At the end of last weekend, the questions about the offense has started to creep up. LSU lost an out-of-conference series to a fairly pedestrian Appalachian St. squad. That wasn't really the bad news -- teams get upset all of the time in baseball. The bad news was that LSU only scored one run in the last two games, including a nineteen inning scoreless stretch.

For a team with very real offensive question marks, the ASU series looked like all of the worst fears come true. Something needed to be done, and quickly. Unfortunately, LSU's bench didn't seem to be brimming with answers, so Mainieiri couldn't make wholesale changes in his lineup, but he knew he had to make changes of some sort.

One of the big problems with last season's offense was the incredible lack of depth. Despite getting almost no production from nearly half of the lineup, Mainieri kept sending the same guys out there in the hopes the slumps would end. They didn't.

A team's bench is built during this first month. Guys get action and a coach finds out what he has. The failure to find what he had past those top ten or eleven guys was a huge failing last season. To give Mainieri credit, he is the sort of guy who learns from his mistakes. So how did he respond this year?

Well, he only made one major substitution - Jackson Slaid went to the bench and Chris Sciambra won some playing time. Slaid hasn't exactly been burning things up, but he was benched for perhaps one of the few guys on the team hitting worse. Even after the Dartmouth series, Sciambra's hitting 100/182/200, whih is pretty awful.

What it did was allow him to switch some positions around and let guys stop worrying about their gloves. OK, it let JaCoby Jones stop go back to his position last season - second base. Jones has been pretty good in the outfield defensively, but his promised offensive improvement has not occurred. Maybe, by putting him back in his native position, it will spark his bat out of its slump. It's not an awful idea, and Jones is still stealing bases. Sciambra can ably man centerfield and Yocom gets shifted to DH where he gets another chance to work through his offensive woes. If he ever figures them out, maybe Jones can go back to center. By Sunday, Slaid was back in the lineup as a DH, so I'm not holding my breath.

It's not like Mainieri made radical changes, but he made some moves, and looking at the boxscore, they seemed to work. He also kept an eye on the longterm development of his freshmen. It was about as good of a lineup decision as you can expect. Given that he only replaced one guy, he did make fullscale changes in the batting order. But is dropping Nola from 5th to 6th really going to do anything? Probably not. That's re-arranging the deck chairs, but it makes the beat reporters happy.

Now that we're 12 games into the season, we can start to draw some conclusions from the stats. Though we can agree that Mason Katz is going to come back to earth at some point. He's hitting 500/596/950, which is just silly. All you can do there is just hope he doesn't cool of too much.
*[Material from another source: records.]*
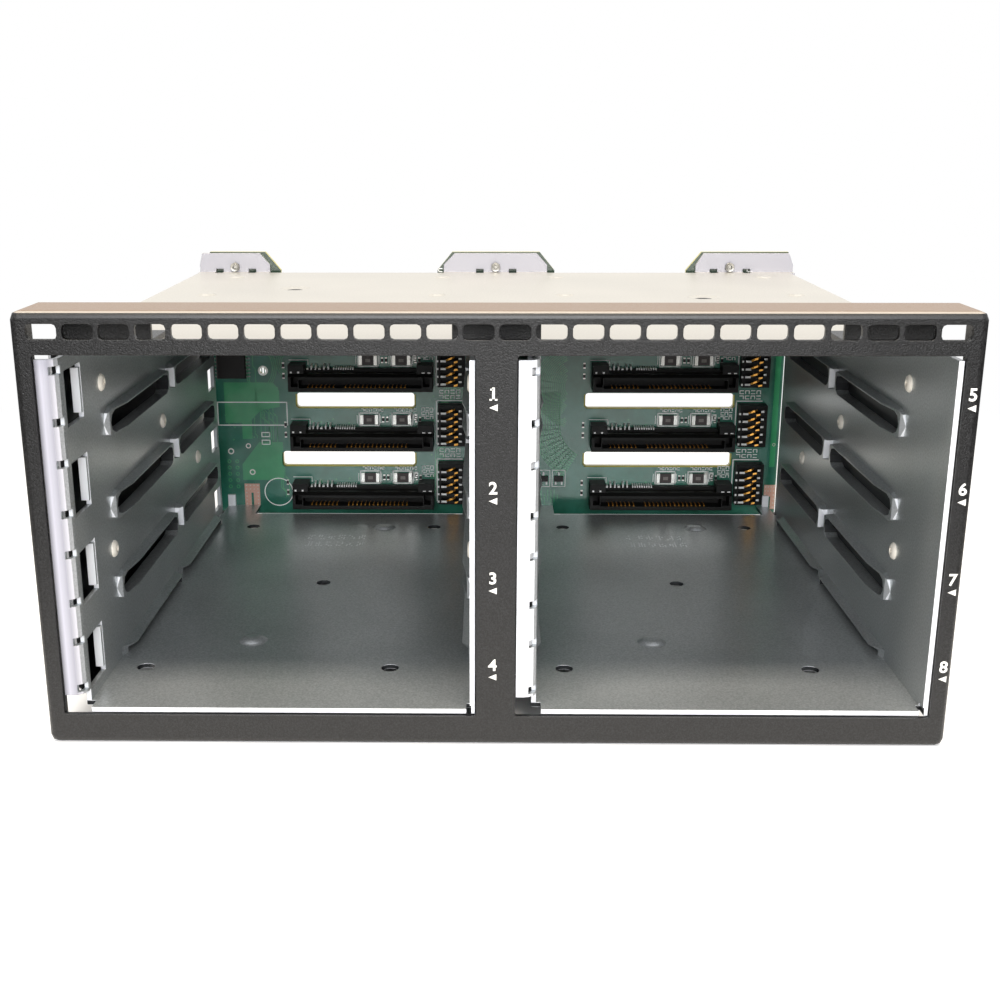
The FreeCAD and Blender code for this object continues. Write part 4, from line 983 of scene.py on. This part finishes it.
solder = flat_finish("reflowed solder", "#c8c9c6", 0.25, 1.0, 0.5 * MM)
piece("back_solder_joints", solder_joints, solder)


# ---------------------------------------------------------------- board screws
# Nickel plated machine screws with pan heads, driven from the back into the shell's tabs.
screw_steel = flat_finish("nickel plated steel", "#96948f", 0.32, 0.9, 0.3 * MM)


def turn_screws(bm):
    """Screws with a thread of small rings, a hollow tip and a pan head with a round socket."""
    head = 1.7 * MM
    for low, high in loose_boxes("board_screws"):
        middle = (low + high) / 2
        start = Vector((middle.x, low.y, middle.z))
        length = high.y - low.y
        profile = [(0, 0.6 * MM), (0.45 * MM, 0.6 * MM), (0.6 * MM, 0), (0.8 * MM, 0), (0.85 * MM, 0.15 * MM)]
        along = 0.05 * MM
        while along < length - head - 0.3 * MM:
            profile += [(1.27 * MM, along), (1.05 * MM, along + 0.2 * MM)]
            along += 0.4 * MM
        profile += [(1.27 * MM, length - head), (2.55 * MM, length - head), (2.55 * MM, length - 1.0 * MM),
                    (2.3 * MM, length - 0.4 * MM), (1.7 * MM, length - 0.05 * MM), (1.2 * MM, length),
                    (0.55 * MM, length - 0.1 * MM), (0.35 * MM, length - 0.9 * MM), (0, length - 0.9 * MM)]
        turned(bm, start, (0, 1, 0), profile)


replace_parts(piece("turned_screws", turn_screws, screw_steel), "board_screws")


# ---------------------------------------------------------------- studio
# A white sweep, a large soft lamp above and in front of the cage, and a weaker one behind the camera.
# Seen by eye or in a shiny surface, the paper fades into plain white away from the cage.
FOOTPRINT = (88.0 * MM, 70.0 * MM)       # half the ground that the cage keeps dark
FADE_OUT = (130.0 * MM, 320.0 * MM)      # where paper becomes plain white, from the middle
SHINE_OUT = (105.0 * MM, 150.0 * MM)     # where that white fades in shiny surfaces, to the side
SWEEP_HALF = 3.0

floor, tree, place = new_finish("white paper sweep")
rays = add(tree, "ShaderNodeLightPath").outputs
paper = add(tree, "ShaderNodeTexNoise", {"Scale": 40.0})
matt = add(tree, "ShaderNodeBsdfDiffuse", {"Color": blend(tree, paper, linear("#f7f7f7"), linear("#ffffff"))})
footprint = add(tree, "ShaderNodeVectorMath", {0: place, 1: (1 / FOOTPRINT[0], 1 / FOOTPRINT[1], 0.0)},
                operation="MULTIPLY")
sides = split(tree, add(tree, "ShaderNodeVectorMath", {0: footprint}, operation="ABSOLUTE"))
outside = remap(tree, calc(tree, "MAXIMUM", sides["X"], sides["Y"]), 0.96, 1.06, 0.0, 0.25)
near = add(tree, "ShaderNodeAddShader", {0: matt, 1: add(tree, "ShaderNodeEmission", {"Strength": outside})})
to_side = calc(tree, "ABSOLUTE", split(tree, place)["X"])
white = blend(tree, rays["Is Glossy Ray"], (1.0, 1.0, 1.0, 1.0), remap(tree, to_side, *SHINE_OUT, 1.0, 0.0))
far = add(tree, "ShaderNodeEmission", {"Color": white, "Strength": 1.0})
reach = add(tree, "ShaderNodeVectorMath", {0: place}, operation="LENGTH").outputs["Value"]
seen = add(tree, "ShaderNodeMixShader", {"Fac": remap(tree, reach, *FADE_OUT), 1: near, 2: far})
looked_at = calc(tree, "MAXIMUM", rays["Is Camera Ray"], rays["Is Glossy Ray"])
close_finish(tree, add(tree, "ShaderNodeMixShader", {"Fac": looked_at, 1: matt, 2: seen}))
mesh = bpy.data.meshes.new("sweep")
mesh.from_pydata([(-SWEEP_HALF, -SWEEP_HALF, 0), (SWEEP_HALF, -SWEEP_HALF, 0), (SWEEP_HALF, SWEEP_HALF, 0),
                  (-SWEEP_HALF, SWEEP_HALF, 0)], [], [(0, 1, 2, 3)])
mesh.materials.append(floor)
sweep = bpy.data.objects.new("sweep", mesh)
bpy.context.scene.collection.objects.link(sweep)


def lamp(name, place, target, size, power, colour):
    """A rectangular soft lamp aimed at a point."""
    light = bpy.data.lights.new(name, "AREA")
    light.shape, light.size, light.size_y = "RECTANGLE", size[0], size[1]
    light.energy, light.color = power, linear(colour)[:3]
    thing = bpy.data.objects.new(name, light)
    thing.location = place
    thing.rotation_euler = (Vector(target) - Vector(place)).to_track_quat("-Z", "Y").to_euler()
    bpy.context.scene.collection.objects.link(thing)


lamp("overhead_softbox", (0.0, -0.32, 0.98), (0.0, -0.05, 0.05), (0.9, 0.16), 11.0, "#fff4e4")
lamp("front_softbox", (0.0, -1.3, 0.55), (0.0, 0.0, 0.05), (0.9, 0.6), 16.0, "#ffffff")

world = bpy.data.worlds.new("studio")
bpy.context.scene.world = world
world.use_nodes = True
tree = world.node_tree
tree.nodes.clear()
rays = add(tree, "ShaderNodeLightPath").outputs
shiny = calc(tree, "MAXIMUM", rays["Is Camera Ray"], rays["Is Glossy Ray"])
bright = calc(tree, "MAXIMUM", shiny, rays["Is Transmission Ray"])
sky = add(tree, "ShaderNodeBackground", {"Color": (1.0, 1.0, 1.0, 1.0),
                                         "Strength": remap(tree, bright, 0.0, 1.0, 0.45, 1.0)})
add(tree, "ShaderNodeOutputWorld", {"Surface": sky})

# The camera stands close in front of the cage, a little above it, and looks slightly down.
CAMERA_PLACE = (-1.79 * MM, -315.59 * MM, 119.42 * MM)
TURN, LOOK_DOWN, ROLL = 0.78, 16.08, -0.06      # in degrees
camera_data = bpy.data.cameras.new("camera")
camera_data.lens = 46.28
camera_data.sensor_width = 36.0
camera_data.shift_x = 0.030
camera_data.shift_y = 0.0005
camera_data.clip_start = 0.01
camera = bpy.data.objects.new("camera", camera_data)
camera.matrix_world = (Matrix.Translation(CAMERA_PLACE)
                       @ Matrix.Rotation(math.radians(TURN), 4, "Z")
                       @ Matrix.Rotation(math.radians(90 - LOOK_DOWN), 4, "X")
                       @ Matrix.Rotation(math.radians(ROLL), 4, "Z"))
bpy.context.scene.collection.objects.link(camera)
bpy.context.scene.camera = camera
bpy.context.scene.view_settings.view_transform = "Standard"

bpy.context.view_layer.update()
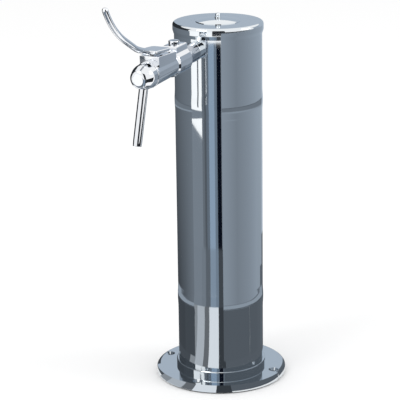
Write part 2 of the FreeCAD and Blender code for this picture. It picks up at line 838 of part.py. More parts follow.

Fourteen players have gotten a start. Additionally, Powell and Didier have each appeared in half of LSU's games, which shows that Mainieri is comfortable using those two as pinch hitters. It's nice to have a pair of differently handed pinch hitters to use in a game. Alex Edward still hasn't appeared in a game and we could use his power bat. That means that LSU's bench goes 17 deep.

Of course, this is still a Paul Mainieri team, and he's still going to ride his starters hard. Seven guys have made double digit starts, and four have started all 12 games. Fortunately, those four have clearly been the four best hitters on the team. He's relying on the right guys as his core. Katz, Rhymes, Nola, and Hanover are the team's top four in batting average, OBP, and slugging. In fact, they are the only four regular starters with an OBP above 400 and all of them have a slugging above 500 save Nola (he's at 487).

I was preaching balance in the preseason, but it does not appear that is the case. He's got a core of four guys who can flat out rake, and one guy who is currently hitting like Babe Ruth on steroids and with an aluminum bat.

He's not spreading out the hitters, he's loading them up 3-6 in the order and playing for the big inning. In the highest scoring inning of each game this weekend, those four all figured prominently in the inning. The move largely worked. Hey, if Sciambra keeps scuttling along and Ross falls back to earth, that's life. They bring positives with their gloves, as does Jones.

LSU is going to live and die by the middle of the order, and it's up the middle defense. Let everyone else fight over for what little playing time there is left.